Anti-addiction pill blunts craving

Anti-addiction pill blunts craving

Seems to block release of certain brain chemicals

I don’t think naltrexone is a news to most of the people who read here… Here’s the article. 

And this is an enormous surprise:

Despite studies showing effectiveness, established rehab programs have been slow to adopt the use of medication. At Hazelden in Minneapolis, Minnesota, a small proportion of patients receive anti-addiction drugs, but medical director Dr. Kevin Clark says the traditional model — based on intensive therapy and the 12 steps popularized by Alcoholics Anonymous — is still best. “It is a disease of the brain, but it’s a multifaceted disease. It has a spiritual component, a behavioral component to it,” says Clark. “Our experience tells us that having the network of support and recovery is what really makes the difference.”

John Schwarzlose, executive director of the Betty Ford Center, echoes that but takes a more stringent approach. No patients at Betty Ford receive anti-addiction drugs as part of treatment, although a handful of long-time addicts may be referred to a prescribing physician once their stay is over. “Where we battle with [the National Institute on Alcoholism and Alcohol Abuse] is when they say we have trials of a new drug, and then proclaim this is a treatment for alcoholism,” says Schwarzlose. “They’re smart people, but they’re missing how complex this disease is.” Schwarzlose argues that Willenbring and Johnson are using the wrong measure of success. He says abstinence is the only true measuring stick — that an alcoholic who is drinking less is just at a way station on the road to relapse. “Naltrexone has reduced drinking, but once you’re addicted, there is no such thing as ‘OK’ drinking. This is one of those cases where there’s a real schism between the research and actual practice.”

This attitude frustrates Willenbring, who estimates that in the United States only one addict in 10 has even heard about medication options. “In most cases, the treatment is entirely nonmedical.

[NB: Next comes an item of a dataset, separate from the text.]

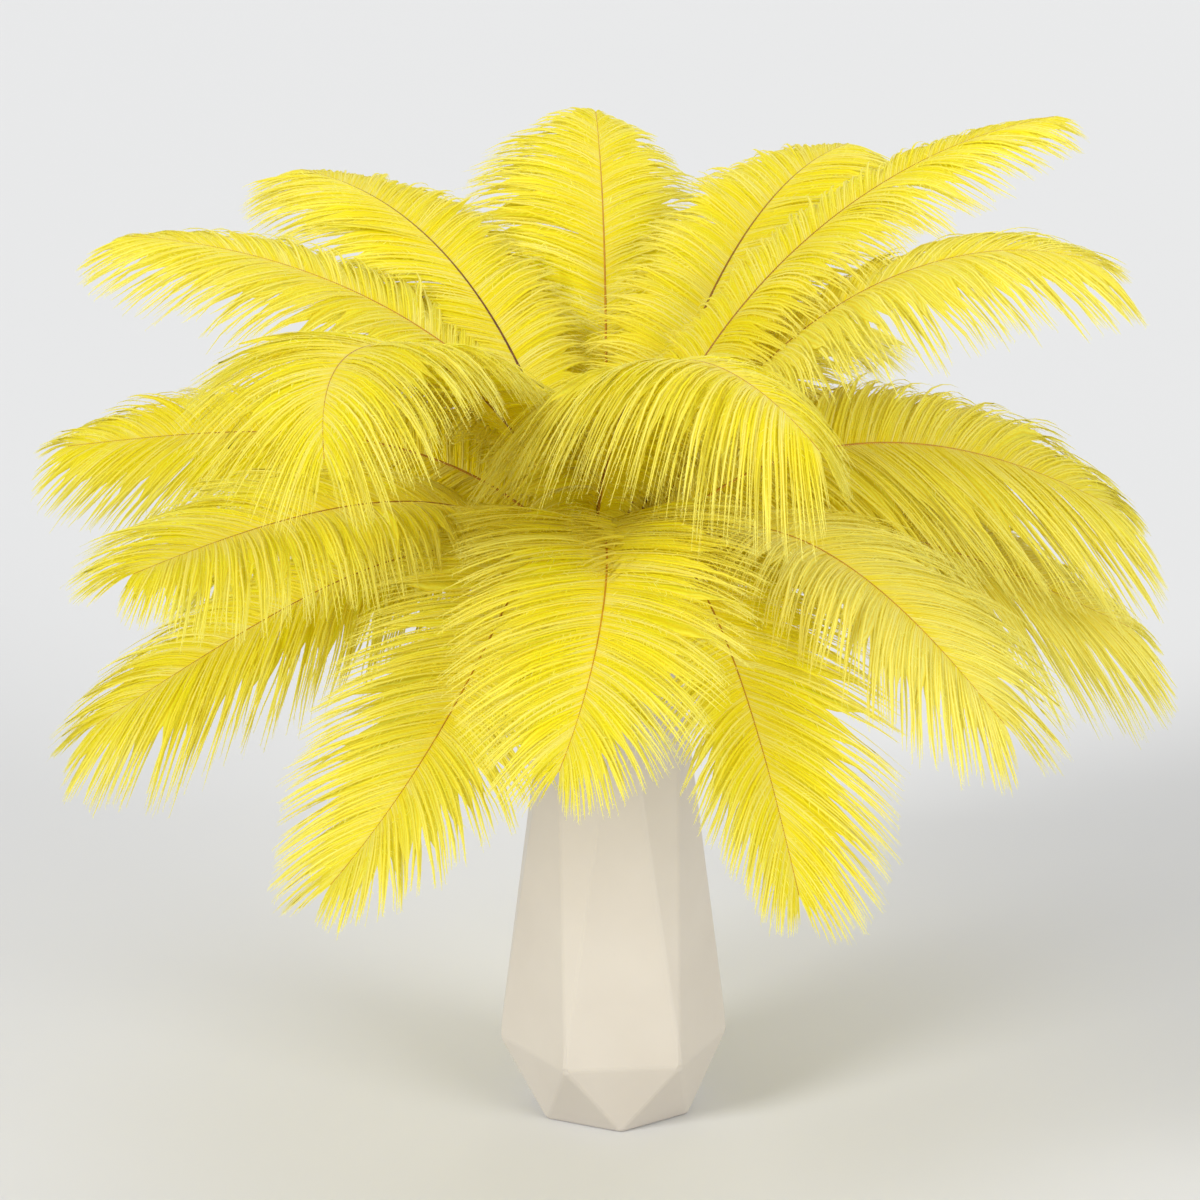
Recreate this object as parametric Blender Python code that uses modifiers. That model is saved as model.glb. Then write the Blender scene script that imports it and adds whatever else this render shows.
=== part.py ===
"""Yellow ostrich feathers standing in a white faceted vase.

Metres, +Z up, with the origin under the middle of the vase's foot. Headings are degrees round the vase,
counted from the front (-Y) towards the right (+X). Leans are degrees from upright. Each feather is one solid:
a round quill and shaft that widens into its two vanes.
"""

import math
from collections import namedtuple

import bmesh
import bpy
import numpy as np
from mathutils import Vector

# Vase: three hexagons, each turned half a side from the next.
VASE_HEIGHT = 0.250
FOOT_RADIUS = 0.042
RING_RADIUS = 0.059
RING_HEIGHT = 0.038
MOUTH_RADIUS = 0.035
CORNER_HEADING = 5.0  # heading of the foot's and the mouth's front corner
WALL = 0.005
FLOOR = 0.007
EDGE_ROUNDING = 0.0018

# Feathers.
WAIST_HEIGHT = 0.244  # the quills stand closest together just inside the mouth
QUILL_END_HEIGHT = 0.118
QUILL_RADIUS = 0.0016
TIP_RADIUS = 0.0005
SETTLE = 0.28  # share of the length over which a feather turns from its seat's heading to its own
VANE_GROWTH = 0.20  # share of the length over which the vanes widen above the bare shaft
NARROWS_FROM = 0.66
TIP_WIDTH = 0.25  # share of the full barb length left at the tip
BARB_ANGLE_BASE = 62.0  # degrees between a barb and the shaft
BARB_ANGLE_TIP = 30.0
BARB_RISE = 14.0  # degrees that barbs leave the shaft above its sides
QUILL_STATIONS = 2
VANE_STATIONS = 13
LEAST_SLOPE = 0.0005  # stands in for the vane's slope where the shaft is bare

# How the quills stand in the mouth: three rings of seats, each quill leaning along its ring.
Ring = namedtuple("Ring", "radius lean first_seat")
RINGS = {
    "crown": Ring(0.0070, 4.0, -50.0),
    "middle": Ring(0.0135, 9.0, -80.0),
    "skirt": Ring(0.0195, 14.0, -85.0),
}

# One feather: its heading, lean at the tip, how early it bends (1 is an even arc), length above the waist,
# sideways sway of the heading, share of the length that is bare shaft, roll that lifts the right vane, barb
# length on the left and on the right, and hang (how far barbs sag for their length).
Plan = namedtuple("Plan", "heading tip_lean early length sway bare roll left right hang")
FEATHERS = {
    "crown": [
        Plan(110, 84, 0.95, 0.385, -5, 0.34, 8, 0.066, 0.048, 0.60),
        Plan(150, 90, 1.00, 0.365, 0, 0.38, 10, 0.086, 0.070, 0.40),
        Plan(180, 72, 1.95, 0.385, 3, 0.42, 0, 0.066, 0.100, 0.40),
        Plan(214, 90, 1.25, 0.380, 5, 0.42, -5, 0.060, 0.080, 0.40),
    ],
    "middle": [
        Plan(11, 121, 0.89, 0.393, 22, 0.32, 0, 0.070, 0.070, 1.60),
        Plan(105, 118, 1.70, 0.340, 5, 0.34, 30, 0.090, 0.085, 0.90),
        Plan(79, 125, 0.55, 0.352, -5, 0.38, 14, 0.090, 0.060, 0.90),
        Plan(157, 120, 1.20, 0.350, 0, 0.34, 0, 0.080, 0.080, 0.80),
        Plan(207, 120, 1.20, 0.350, 0, 0.34, 0, 0.080, 0.080, 0.80),
        Plan(266, 88, 1.20, 0.356, -7, 0.42, -12, 0.060, 0.085, 0.80),
        Plan(262, 98, 2.30, 0.330, 0, 0.34, -30, 0.075, 0.070, 0.80),
        Plan(312, 136, 0.75, 0.392, 58, 0.36, 0, 0.085, 0.085, 0.80),
    ],
    "skirt": [
        Plan(10, 120, 1.90, 0.365, -30, 0.30, 0, 0.080, 0.080, 0.70),
        Plan(15, 147, 1.60, 0.370, 8, 0.36, -10, 0.065, 0.075, 0.50),
        Plan(37, 125, 1.70, 0.328, 5, 0.34, 0, 0.075, 0.075, 0.80),
        Plan(103, 117, 2.70, 0.310, 0, 0.34, 25, 0.085, 0.080, 0.90),
        Plan(134, 130, 2.00, 0.340, 0, 0.34, 0, 0.080, 0.080, 0.80),
        Plan(167, 130, 2.00, 0.335, 0, 0.36, 0, 0.075, 0.075, 0.80),
        Plan(200, 130, 2.00, 0.340, 0, 0.34, 0, 0.080, 0.080, 0.80),
        Plan(235, 130, 2.00, 0.340, 0, 0.34, 0, 0.080, 0.080, 0.80),
        Plan(290, 118, 3.20, 0.310, 2, 0.36, -10, 0.075, 0.085, 0.80),
        Plan(312, 94, 2.80, 0.340, 14, 0.36, -10, 0.080, 0.080, 0.80),
        Plan(358, 124, 2.55, 0.384, -45, 0.34, 0, 0.072, 0.075, 0.50),
    ],
}


def smooth(x):
    """0 below 0, 1 above 1, and a smooth step between."""
    x = np.clip(x, 0.0, 1.0)
    return x * x * (3 - 2 * x)


def unit(vectors):
    """The same directions with length 1."""
    return vectors / np.linalg.norm(vectors, axis=-1, keepdims=True)


def toward(heading):
    """Level unit vectors at these headings."""
    angle = np.radians(heading)
    return np.stack([np.sin(angle), -np.cos(angle), np.zeros_like(angle)], -1)


def seat_heading(ring, order, count):
    return RINGS[ring].first_seat + 360.0 * order / count


def shaft(ring, order, count, plan, t):
    """The shaft at the shares t of its length above the waist: points, directions, sides and upper normals.

    It leaves its seat along the ring, so that neighbours never cross, then turns to its own heading while its
    lean grows from the ring's to the tip's as 1 - (1 - t) ** early. The points are the running sum of the
    directions.
    """
    seat = seat_heading(ring, order, count)
    turn = (plan.heading - (seat + 90.0) + 180.0) % 360.0 - 180.0
    fine = np.linspace(0.0, 1.0, 241)
    bent = 1 - (1 - fine) ** plan.early
    lean = np.radians(RINGS[ring].lean + (plan.tip_lean - RINGS[ring].lean) * bent)
    heading = seat + 90.0 + turn * smooth(fine / SETTLE) + plan.sway * fine * fine
    level = toward(heading)
    direction = level * np.sin(lean)[:, None]
    direction[:, 2] = np.cos(lean)
    step = plan.length / (len(fine) - 1)
    places = np.zeros_like(direction)
    places[1:] = np.cumsum((direction[1:] + direction[:-1]) * step / 2, axis=0)
    start = toward(np.float64(seat)) * RINGS[ring].radius
    start[2] = WAIST_HEIGHT
    places += start
    side = np.stack([-level[:, 1], level[:, 0], np.zeros(len(fine))], -1)
    points = np.stack([np.interp(t, fine, places[:, i]) for i in range(3)], -1)
    along = np.stack([np.interp(t, fine, direction[:, i]) for i in range(3)], -1)
    side = np.stack([np.interp(t, fine, side[:, i]) for i in range(3)], -1)
    along = unit(along)
    side = unit(side)
    return points, along, side, np.cross(along, side)


def barb_length(plan, t, across):
    """Barbs grow from nothing where the bare shaft ends to full length, and shorten again towards the tip."""
    grown = smooth((t - plan.bare) / VANE_GROWTH)
    past = np.clip((t - NARROWS_FROM) / (1 - NARROWS_FROM), 0.0, 1.0)
    full = plan.left if across < 0 else plan.right
    return full * grown * (1 - (1 - TIP_WIDTH) * past**2)


def barb_point(plan, t, across, spine):
    """Where barbs reach: out to the side, forward and a little up, and sagging with the square of across.

    across runs from -1 at the left barbs' ends, through 0 on the shaft, to 1 at the right barbs' ends.
    """
    points, along, side, upper = spine
    angle = np.radians(BARB_ANGLE_BASE + (BARB_ANGLE_TIP - BARB_ANGLE_BASE) * t)[:, None]
    lift = math.radians(BARB_RISE + plan.roll * np.sign(across))
    out = side * np.sign(across) * math.cos(lift) + upper * math.sin(lift)
    reach = barb_length(plan, t, across)[:, None] * abs(across)
    sag = np.array([0.0, 0.0, 0.5 * plan.hang]) * abs(across)
    return points + reach * (np.cos(angle) * along + np.sin(angle) * out - sag)


# A section runs round the solid: for each of its points, which of the places across the vane it belongs to and
# its angle round that place. Its first half is the vane's upper face.
ACROSS = (-1.0, -0.66, -0.33, 0.0, 0.33, 0.66, 1.0)
SECTION = [(6, 0), (5, 40), (4, 65), (3, 90), (2, 115), (1, 140),
           (0, 180), (1, 220), (2, 245), (3, 270), (4, 295), (5, 320)]


def feather_sections(ring, order, count, plan):
    """The rings of points of one feather's solid, from the cut end of its quill to its tip.

    The vane's middle sheet is a grid over share and across. Its own slopes give the way across and the normal
    that the thickness is laid off along, so the two faces stay apart where the vane hangs.
    """
    vane = plan.bare + (1 - plan.bare) * np.linspace(0, 1, VANE_STATIONS)
    t = np.concatenate([np.linspace(0, plan.bare, QUILL_STATIONS + 1)[:-1], vane])
    spine = shaft(ring, order, count, plan, t)
    sheet = np.stack([barb_point(plan, t, across, spine) for across in ACROSS])
    wide = unit(np.gradient(sheet, np.array(ACROSS), axis=0) + LEAST_SLOPE * spine[2])
    normal = unit(np.cross(np.gradient(sheet, t, axis=1), wide))
    thick = (QUILL_RADIUS + (TIP_RADIUS - QUILL_RADIUS) * t)[:, None]
    rings = []
    for place, degrees in SECTION:
        turn = math.radians(degrees)
        outward = math.cos(turn) * wide[place] + math.sin(turn) * normal[place]
        rings.append(sheet[place] + thick * outward)
    sections = np.stack(rings, axis=1)
    down = spine[1][0] * (WAIST_HEIGHT - QUILL_END_HEIGHT) / spine[1][0][2]
    return np.concatenate([sections[:1] - down, sections])


def loft_faces(count, size):
    """Triangles between neighbouring rings of points.

    Both faces of a vane are split along the same diagonals, so that they stay apart where it is twisted.
    """
    ring = np.arange(size)
    start = np.arange(count - 1)[:, None] * size
    a, b = start + ring, start + np.roll(ring, -1)
    c, d = b + size, a + size
    upper = (ring < size // 2)[:, None]
    first = np.where(upper, np.stack([a, b, c], -1), np.stack([a, b, d], -1))
    second = np.where(upper, np.stack([a, c, d], -1), np.stack([b, c, d], -1))
    return np.concatenate([first, second]).reshape(-1, 3)


def closed_loft(name, sections):
    """A closed solid through rings of points, with a flat face on each end."""
    count, size = sections.shape[:2]
    ring = np.arange(size)
    faces = loft_faces(count, size).tolist()
    faces.append(ring[::-1].tolist())
    faces.append((ring + (count - 1) * size).tolist())
    mesh = bpy.data.meshes.new(name)
    mesh.from_pydata(sections.reshape(-1, 3).tolist(), [], faces)
    mesh.shade_smooth()
    return mesh


def hexagon(radius, height, first_corner):
    """Six corners at one height, the first at its heading."""
    corners = toward(first_corner + 60.0 * np.arange(6)) * radius
    return [Vector((x, y, height)) for x, y, _ in corners]


def hull(name, points):
    """The faceted solid that a tight skin round these points makes."""
    shape = bmesh.new()
    for point in points:
        shape.verts.new(point)
    bmesh.ops.convex_hull(shape, input=shape.verts[:])
    bmesh.ops.dissolve_limit(shape, angle_limit=math.radians(1), verts=shape.verts[:], edges=shape.edges[:])
    bmesh.ops.recalc_face_normals(shape, faces=shape.faces[:])
    mesh = bpy.data.meshes.new(name)
    shape.to_mesh(mesh)
    shape.free()
    return mesh


def material(name, colour, roughness):
    made = bpy.data.materials.new(name)
    made.use_nodes = True
    shader = made.node_tree.nodes["Principled BSDF"]
    shader.inputs["Base Color"].default_value = (*colour, 1.0)
    shader.inputs["Roughness"].default_value = roughness
    shader.inputs["Metallic"].default_value = 0.0
    return made


def add(name, mesh, collection):
    made = bpy.data.objects.new(name, mesh)
    collection.objects.link(made)
    return made


def make_vase(parts, cutters):
    """The outer skin over foot, ring and mouth, hollowed by a smaller one, with every edge rounded."""
    ring_corner = CORNER_HEADING + 30.0
    outside = hexagon(FOOT_RADIUS, 0.0, CORNER_HEADING)
    outside += hexagon(RING_RADIUS, RING_HEIGHT, ring_corner)
    outside += hexagon(MOUTH_RADIUS, VASE_HEIGHT, CORNER_HEADING)
    inset = WALL / math.cos(math.radians(30))
    above = 0.010  # the cutter stands this far out of the mouth, still narrowing
    narrowing = above * (RING_RADIUS - MOUTH_RADIUS) / (VASE_HEIGHT - RING_HEIGHT)
    inside = hexagon(FOOT_RADIUS - inset, FLOOR, CORNER_HEADING)
    inside += hexagon(RING_RADIUS - inset, RING_HEIGHT + WALL / 2, ring_corner)
    inside += hexagon(MOUTH_RADIUS - inset - narrowing, VASE_HEIGHT + above, CORNER_HEADING)

    vase = add("vase", hull("vase", outside), parts)
    cavity = add("vase_cavity", hull("vase_cavity", inside), cutters)
    cavity.hide_render = True
    cavity.display_type = "WIRE"
    cut = vase.modifiers.new("hollow", "BOOLEAN")
    cut.operation = "DIFFERENCE"
    cut.object = cavity
    rounding = vase.modifiers.new("rounding", "BEVEL")
    rounding.width = EDGE_ROUNDING
    rounding.segments = 2
    rounding.limit_method = "ANGLE"
    rounding.angle_limit = math.radians(8)
    vase.data.materials.append(material("white_ceramic", (0.86, 0.83, 0.78), 0.35))


def make_feathers(parts):
    for ring, plans in FEATHERS.items():
        for order, plan in enumerate(plans):
            name = f"{ring}_feather_{order + 1}"
            sections = feather_sections(ring, order, len(plans), plan)
            feather = add(name, closed_loft(name, sections), parts)
            feather.data.materials.append(material(name, (0.93, 0.78, 0.06), 0.7))


def new_collection(name):
    made = bpy.data.collections.new(name)
    bpy.context.scene.collection.children.link(made)
    return made


def main():
    for leftover in list(bpy.data.objects):
        bpy.data.objects.remove(leftover)
    parts = new_collection("ostrich_feathers_in_vase")
    cutters = new_collection("cutters")
    make_vase(parts, cutters)
    make_feathers(parts)


if __name__ == "__main__":
    main()
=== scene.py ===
"""Looks of a bouquet of yellow ostrich feathers standing in a white faceted vase.

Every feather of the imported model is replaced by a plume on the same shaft: a tapering shaft, its barbs as narrow
folded ribbons gathered into locks, the webs that hold each lock together, and the barbules that fringe the barbs.
The barbs begin lower than the solid's vanes do, so the plumes are full in the middle of the bouquet, where the
solids are bare shafts. The vase keeps its own mesh and gets a glaze. Headings are degrees round the vase from the
front (-Y) towards the right (+X), and leans are degrees from upright. Lengths are in metres.
"""

import math
from collections import namedtuple

import bpy
import numpy as np
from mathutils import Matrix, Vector


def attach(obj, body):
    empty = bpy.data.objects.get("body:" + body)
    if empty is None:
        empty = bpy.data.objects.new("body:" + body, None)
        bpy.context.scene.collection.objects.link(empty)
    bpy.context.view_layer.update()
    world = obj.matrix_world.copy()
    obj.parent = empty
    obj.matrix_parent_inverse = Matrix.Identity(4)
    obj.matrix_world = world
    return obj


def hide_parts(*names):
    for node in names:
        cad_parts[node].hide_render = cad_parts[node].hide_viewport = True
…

Most people are not even told about the medications that are available for treating alcohol dependence, and I think that’s a crime.”

Now, I’m not a big cheerleader for pharma — companies that invent maladies that you never hear about, didn’t even know you had, until you hear about the brand new pill that will change your life.  But I find the unwillingness to explore, examine, and re-think approaches to addiction that have not been working, by self-righteous, 12-stepping know-it-alls, who utterly dismiss other options, discourage innovation, and withhold information from their clients, to be motivated by exactly the same kind of greed.